A trip to Kalamazoo would've been a one-game roadie sandwiched between comfortable wins against Toledo and Central Michigan. Instead, they now go to WMU at the tail-end of a four-game swing that included trips to DeKalb, Oxford, and Philadelphia. They've also dropped their last two games — defeats at Miami and Drexel, and although the scores were close, the difference was evident. Justin Greene is normally good for about 16 points a game, but he's had 18 combined in his last two, including a horrid 7-for-29 shooting from the field and 4-for-9 from the line.

But picking up the slack has been their bench spark, Carlton Guyton. In those two losses he's put up 20.5 points per game, shot 7-for-7 on free throws, and has been blamed for just two turnovers compared with four assists. He's had a remarkable comeback from his arrest/suspension in December for suspicion of auto theft; the charges were soon dropped and he was reinstated to the team. During his absence, the team went just 2-3.

So those are your inside-outside keys for Kent State. Guyton can't do it alone, and Greene is getting his opportunities but people are just shuttting him down. So that's what Flenard Whitfield must do tonight. It looks like he's recovered from his injury last week that really frightened the Broncos chances of contending for the division, but his second-half surge practially saved his team's collective hindquarters as they struggled to put away ISU.

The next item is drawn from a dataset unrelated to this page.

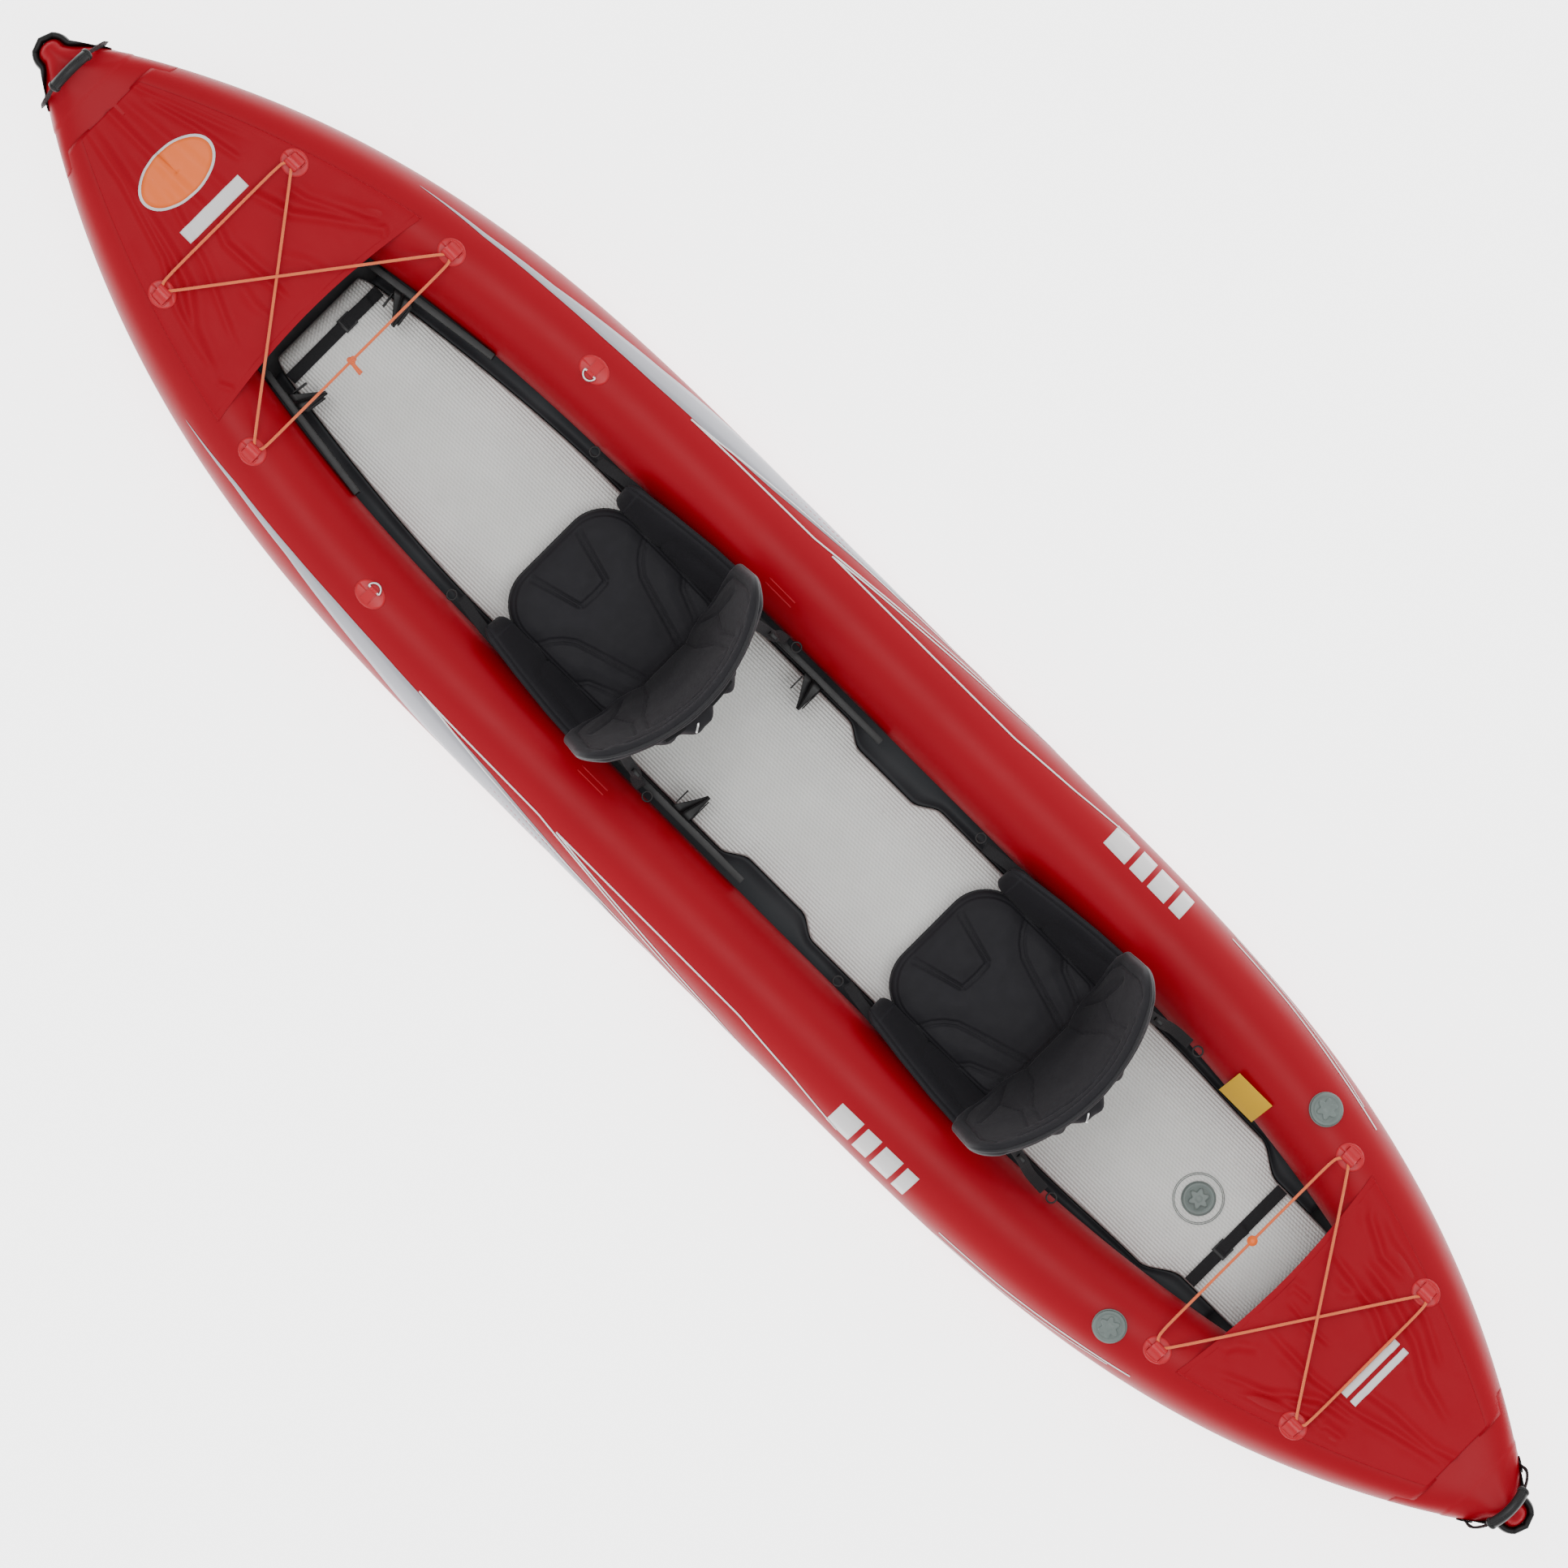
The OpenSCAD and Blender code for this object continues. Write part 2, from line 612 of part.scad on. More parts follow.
side_tube(1);  // port_tube
side_tube(-1);  // starboard_tube
nose_cone(1);  // bow_nose_cone
nose_cone(-1);  // stern_nose_cone
bumper(1);  // bow_bumper
bumper(-1);  // stern_bumper
deck(1, floor_bow, 1299);  // bow_deck
deck(-1, 1394, 1371);  // stern_deck
bottom_sheet();
chine_strips();
bottom_end_panels();
fin_box();
drop_stitch_floor();
drop_stitch_threads();
floor_sleeves();
floor_straps();
strap_buckles();
foot_rails();
pedal(bow_rail, 1, bow_pedal_x);  // bow_port_pedal
pedal(bow_rail, -1, bow_pedal_x);  // bow_starboard_pedal
pedal(mid_rail, 1, mid_pedal_x);  // mid_port_pedal
pedal(mid_rail, -1, mid_pedal_x);  // mid_starboard_pedal
release(bow_rail, 1, bow_pedal_x);  // bow_port_release
release(bow_rail, -1, bow_pedal_x);  // bow_starboard_release
release(mid_rail, 1, mid_pedal_x);  // mid_port_release
release(mid_rail, -1, mid_pedal_x);  // mid_starboard_release
color("orangered") cord(bow_bungee_route, cord_r);  // bow_bungee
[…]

The other half of WMU's super duo, which makes up for-lack-of-a-better-name "Flenmetrius," is guard Demetrius Ward, their top scorer at 14.4 points/game who accures said points better than his teammates in every way except perhaps in the paint: his 39% accuracy from behind the arc and 82% rate at the free throw line are both team bests. You can also count on him for about a steal per game, but you'll need more than that to defend Guyton.

So those are the four key players, but for such a game, the key will be which third- and fourth- options step up. For Kent State, it's probably blasphemous to call Rodriquez Sherman a "third option," since he technically scores more than Guyton and has had two 25-points games in his last three, but there are nights where he is a total non-factor. The same goes with Randal Holt, who really IS a a third or fourth guy, even though he leads the team in 3-pointers. That's basically his game; 59 percent of his shots are for three, and it accounts for 54 percent of his scoring.

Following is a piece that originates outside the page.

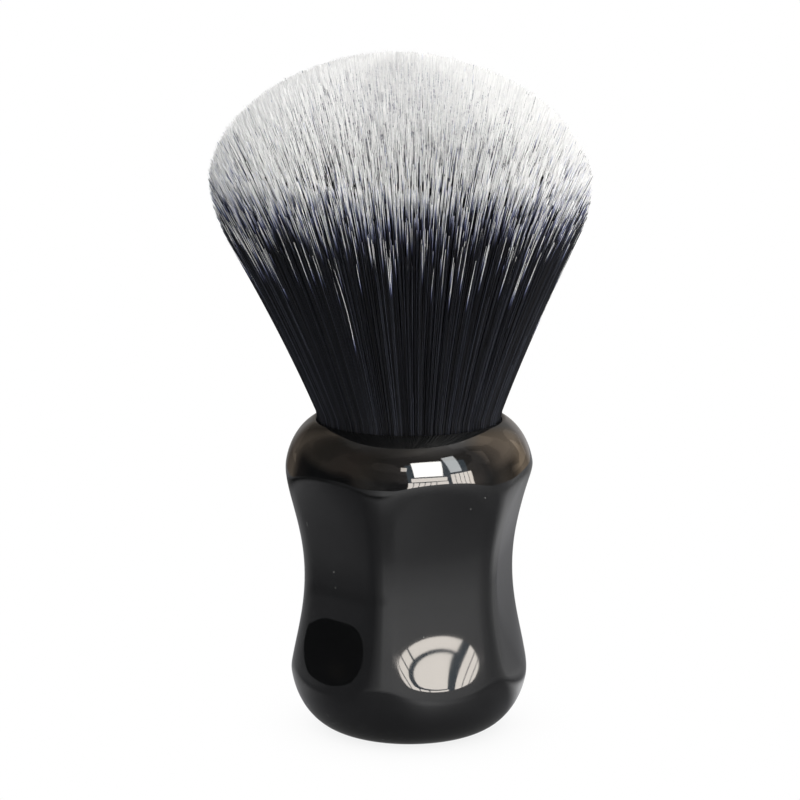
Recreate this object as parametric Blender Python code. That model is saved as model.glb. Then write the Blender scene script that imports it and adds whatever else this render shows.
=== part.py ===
"""Shaving brush: a turned and scalloped resin handle with a glued-in, fan-shaped synthetic knot.

Units are metres, +Z up. The origin is the centre of the flat underside, and one scallop faces -Y.
The knot bends about the point BEND, so its three fibre solids meet on spheres round that point.
"""

import math

import bmesh
import bpy
from mathutils import Vector

MM = 0.001
GAP = 0.25 * MM  # clearance between neighbouring pieces

# Handle: an ellipse for the foot, an ellipse for the shoulder, and a smooth waist between them.
HANDLE_HEIGHT = 51.2 * MM
FOOT_CENTRE_RADIUS = 11.0 * MM
FOOT_RADIUS = 19.5 * MM
FOOT_LEVEL = 11.4 * MM
FOOT_HALF_HEIGHT = 11.5 * MM
SHOULDER_CENTRE_RADIUS = 12.65 * MM
SHOULDER_RADIUS = 20.15 * MM
SHOULDER_LEVEL = 42.15 * MM
SHOULDER_HALF_HEIGHT = 9.8 * MM

# Six scallops, each flat across and half an ellipse along the handle, then polished until no edge is left.
SCALLOPS = 6
SCALLOP_LEVEL = 26.1 * MM
SCALLOP_HALF_LENGTH = 20.0 * MM
SCALLOP_DEPTH = 11.3 * MM  # from the middle of the half ellipse to its ends
SCALLOP_DEEPEST_RADIUS = 15.9 * MM
SCALLOP_EDGE_SOFTNESS = 3.0 * MM
RIDGE_SOFTNESS = 3.5 * MM

# Socket and what is bedded in it.
KNOT_RADIUS = 14.5 * MM
SOCKET_RADIUS = KNOT_RADIUS + 0.3 * MM
SOCKET_DEPTH = 16.0 * MM
SOCKET_LIP = 0.5 * MM
ADHESIVE_WALL = 0.6 * MM
ADHESIVE_FLOOR = 0.7 * MM
ADHESIVE_HEIGHT = 8.0 * MM
PLUG_HEIGHT = 8.0 * MM
PLUG_CHAMFER = 1.0 * MM
CORD_RADIUS = 0.32 * MM
CORD_TURNS = 4.5
CORD_PITCH = 0.85 * MM

# Fibres: a flare that opens as a parabola, a rounded rim, and a domed top.
FLARE_SLOPE = 0.385
FLARE_GROWTH = 2.54  # per metre
FLARE_TOP = 79.0 * MM
RIM_RADIUS = 30.3 * MM
RIM_LEVEL = 89.5 * MM
TOP_LEVEL = 109.8 * MM
DOME_POWER = 1.87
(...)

For WMU, the secondary options are freshmen Juwan Howard Jr. and Matt Stainbrook. Because of their experience, they might score 20, or they might score two. We don't know.

But we do know that this game can change who's in first. No more of this half-game rigamarole. A Kent State win ties them with Miami for first in the East, and a WMU loss puts them back to a tie with Ball State in the west. And naturally, the other outcome results in one-game leads in each division.

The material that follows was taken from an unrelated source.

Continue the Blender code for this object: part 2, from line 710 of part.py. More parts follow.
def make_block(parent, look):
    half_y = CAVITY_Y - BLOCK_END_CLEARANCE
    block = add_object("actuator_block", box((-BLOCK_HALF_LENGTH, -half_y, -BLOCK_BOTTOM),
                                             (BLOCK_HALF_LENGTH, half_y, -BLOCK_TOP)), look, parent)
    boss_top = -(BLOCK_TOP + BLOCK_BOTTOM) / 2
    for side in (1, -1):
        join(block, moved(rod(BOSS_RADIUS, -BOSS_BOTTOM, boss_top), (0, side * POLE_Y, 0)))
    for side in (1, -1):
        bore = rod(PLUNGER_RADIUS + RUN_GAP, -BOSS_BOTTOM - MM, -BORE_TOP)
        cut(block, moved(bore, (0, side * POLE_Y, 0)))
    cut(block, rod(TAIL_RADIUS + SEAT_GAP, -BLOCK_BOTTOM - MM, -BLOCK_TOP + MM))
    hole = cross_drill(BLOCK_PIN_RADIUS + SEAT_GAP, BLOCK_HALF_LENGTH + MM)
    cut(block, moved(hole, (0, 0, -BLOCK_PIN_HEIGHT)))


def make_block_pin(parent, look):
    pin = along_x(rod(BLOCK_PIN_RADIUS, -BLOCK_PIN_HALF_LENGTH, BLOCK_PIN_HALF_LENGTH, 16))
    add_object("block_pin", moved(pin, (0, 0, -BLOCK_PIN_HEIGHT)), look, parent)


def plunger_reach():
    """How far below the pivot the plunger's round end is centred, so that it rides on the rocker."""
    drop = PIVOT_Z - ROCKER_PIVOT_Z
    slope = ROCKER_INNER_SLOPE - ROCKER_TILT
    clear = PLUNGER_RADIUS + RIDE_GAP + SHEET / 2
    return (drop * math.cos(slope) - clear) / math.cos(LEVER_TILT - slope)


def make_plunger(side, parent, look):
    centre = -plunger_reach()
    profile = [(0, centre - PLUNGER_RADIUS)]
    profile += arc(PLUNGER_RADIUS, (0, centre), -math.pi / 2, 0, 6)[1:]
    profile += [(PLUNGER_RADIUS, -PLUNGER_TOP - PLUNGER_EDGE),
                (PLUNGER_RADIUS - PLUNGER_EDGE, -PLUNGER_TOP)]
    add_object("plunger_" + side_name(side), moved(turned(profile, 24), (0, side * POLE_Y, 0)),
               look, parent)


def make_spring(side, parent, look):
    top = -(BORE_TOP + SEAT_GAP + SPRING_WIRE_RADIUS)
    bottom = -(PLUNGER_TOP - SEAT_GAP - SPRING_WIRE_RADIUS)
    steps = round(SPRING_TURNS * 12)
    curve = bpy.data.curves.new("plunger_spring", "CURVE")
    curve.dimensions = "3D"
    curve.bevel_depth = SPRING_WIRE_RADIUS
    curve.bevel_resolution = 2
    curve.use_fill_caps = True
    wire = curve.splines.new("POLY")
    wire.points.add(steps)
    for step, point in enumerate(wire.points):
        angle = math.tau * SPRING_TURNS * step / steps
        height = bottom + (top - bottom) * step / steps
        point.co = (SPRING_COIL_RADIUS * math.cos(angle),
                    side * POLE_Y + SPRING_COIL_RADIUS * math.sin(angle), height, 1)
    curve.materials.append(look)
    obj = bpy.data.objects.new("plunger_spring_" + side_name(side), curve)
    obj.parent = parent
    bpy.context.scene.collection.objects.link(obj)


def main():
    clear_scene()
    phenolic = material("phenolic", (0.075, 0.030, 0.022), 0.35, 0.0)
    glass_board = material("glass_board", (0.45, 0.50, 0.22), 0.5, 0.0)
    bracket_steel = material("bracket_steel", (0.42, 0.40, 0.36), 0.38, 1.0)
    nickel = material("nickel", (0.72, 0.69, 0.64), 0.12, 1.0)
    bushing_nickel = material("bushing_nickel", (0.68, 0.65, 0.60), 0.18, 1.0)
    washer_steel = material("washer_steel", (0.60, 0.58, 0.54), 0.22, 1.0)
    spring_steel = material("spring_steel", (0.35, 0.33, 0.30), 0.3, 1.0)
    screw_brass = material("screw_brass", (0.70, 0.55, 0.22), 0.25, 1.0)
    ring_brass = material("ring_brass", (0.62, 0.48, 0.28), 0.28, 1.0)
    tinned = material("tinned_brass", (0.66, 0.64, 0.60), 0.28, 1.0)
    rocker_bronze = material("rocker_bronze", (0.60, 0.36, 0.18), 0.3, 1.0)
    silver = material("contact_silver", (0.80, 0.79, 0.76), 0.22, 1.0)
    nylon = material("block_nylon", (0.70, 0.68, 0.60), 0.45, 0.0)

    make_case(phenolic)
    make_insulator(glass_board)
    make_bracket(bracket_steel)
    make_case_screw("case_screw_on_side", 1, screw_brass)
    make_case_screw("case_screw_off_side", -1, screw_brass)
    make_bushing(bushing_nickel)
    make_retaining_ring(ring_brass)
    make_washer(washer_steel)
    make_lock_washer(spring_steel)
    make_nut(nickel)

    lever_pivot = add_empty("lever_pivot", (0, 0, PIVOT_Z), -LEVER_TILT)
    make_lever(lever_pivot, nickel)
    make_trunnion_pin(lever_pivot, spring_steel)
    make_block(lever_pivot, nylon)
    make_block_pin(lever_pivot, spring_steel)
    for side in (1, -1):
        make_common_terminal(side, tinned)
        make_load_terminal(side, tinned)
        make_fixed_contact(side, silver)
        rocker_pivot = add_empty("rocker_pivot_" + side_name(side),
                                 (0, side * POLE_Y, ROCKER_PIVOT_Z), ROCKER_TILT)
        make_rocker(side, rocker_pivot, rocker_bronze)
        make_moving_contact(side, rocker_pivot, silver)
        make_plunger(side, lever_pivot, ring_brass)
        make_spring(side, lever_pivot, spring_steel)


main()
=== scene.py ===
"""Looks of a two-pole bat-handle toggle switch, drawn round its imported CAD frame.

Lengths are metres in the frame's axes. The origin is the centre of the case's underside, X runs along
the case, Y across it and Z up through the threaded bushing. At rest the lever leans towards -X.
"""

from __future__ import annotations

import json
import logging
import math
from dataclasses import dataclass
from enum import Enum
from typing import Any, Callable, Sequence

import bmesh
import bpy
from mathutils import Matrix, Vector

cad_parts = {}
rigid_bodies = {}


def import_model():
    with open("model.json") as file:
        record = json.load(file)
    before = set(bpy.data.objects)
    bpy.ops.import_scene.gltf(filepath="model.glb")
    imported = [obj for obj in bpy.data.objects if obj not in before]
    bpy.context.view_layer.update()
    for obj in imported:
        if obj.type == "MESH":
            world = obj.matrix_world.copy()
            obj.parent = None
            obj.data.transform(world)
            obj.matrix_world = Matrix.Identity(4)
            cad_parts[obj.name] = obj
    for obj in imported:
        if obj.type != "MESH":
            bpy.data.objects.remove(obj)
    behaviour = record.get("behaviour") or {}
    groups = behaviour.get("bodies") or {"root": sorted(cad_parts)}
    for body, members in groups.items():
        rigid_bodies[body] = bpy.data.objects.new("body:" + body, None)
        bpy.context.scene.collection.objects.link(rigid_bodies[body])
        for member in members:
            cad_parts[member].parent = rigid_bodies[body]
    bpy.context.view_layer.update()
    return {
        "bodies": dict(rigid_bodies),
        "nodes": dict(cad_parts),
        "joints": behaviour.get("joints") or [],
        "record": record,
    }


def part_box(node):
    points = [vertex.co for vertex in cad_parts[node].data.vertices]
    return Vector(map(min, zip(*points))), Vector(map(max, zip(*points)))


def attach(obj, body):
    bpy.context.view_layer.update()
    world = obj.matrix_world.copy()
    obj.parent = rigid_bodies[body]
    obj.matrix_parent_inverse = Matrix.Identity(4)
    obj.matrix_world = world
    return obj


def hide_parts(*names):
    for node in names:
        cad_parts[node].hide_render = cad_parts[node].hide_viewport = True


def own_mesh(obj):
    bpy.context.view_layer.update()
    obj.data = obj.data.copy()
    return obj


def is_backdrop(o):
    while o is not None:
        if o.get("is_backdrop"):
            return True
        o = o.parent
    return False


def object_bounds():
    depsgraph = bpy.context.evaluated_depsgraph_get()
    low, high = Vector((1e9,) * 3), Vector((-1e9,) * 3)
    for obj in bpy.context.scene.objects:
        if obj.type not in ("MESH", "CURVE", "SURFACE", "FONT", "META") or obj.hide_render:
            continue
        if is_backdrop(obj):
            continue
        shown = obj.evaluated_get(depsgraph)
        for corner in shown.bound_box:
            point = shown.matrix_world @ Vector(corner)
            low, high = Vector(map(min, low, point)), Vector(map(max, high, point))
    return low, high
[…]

So which instinct do you go with? Home field advantage, conference record, change in date/time, or West vs. East? Hint: don't take the latter, because the Broncos are the exception that proves the rule; they're 3-2 in cross-divisional games, meaning they'll be the only team in their division that won't have a losing record against the other six. Do you automatically take the 17-9 team over the 15-10 challenger? It's not a huge difference in record. Are you more of an RPI man? Kent State's 97 is much better than WMU's 176. Pomeroy ratings aren't much better: 129 to 195.

But the difference just might be home court advantage, because Kent State isn't a great team that defies geography. They're 3-8 on the road, while the Broncos have lost just three games at University Arena: Illinois, Buffalo, and Loyola-Chicago. It may come as a surprise on the surface, but this preview has gone on long enough to convince me that Western Michigan oughta come out on top by four points. And you can thank the snow and location for that.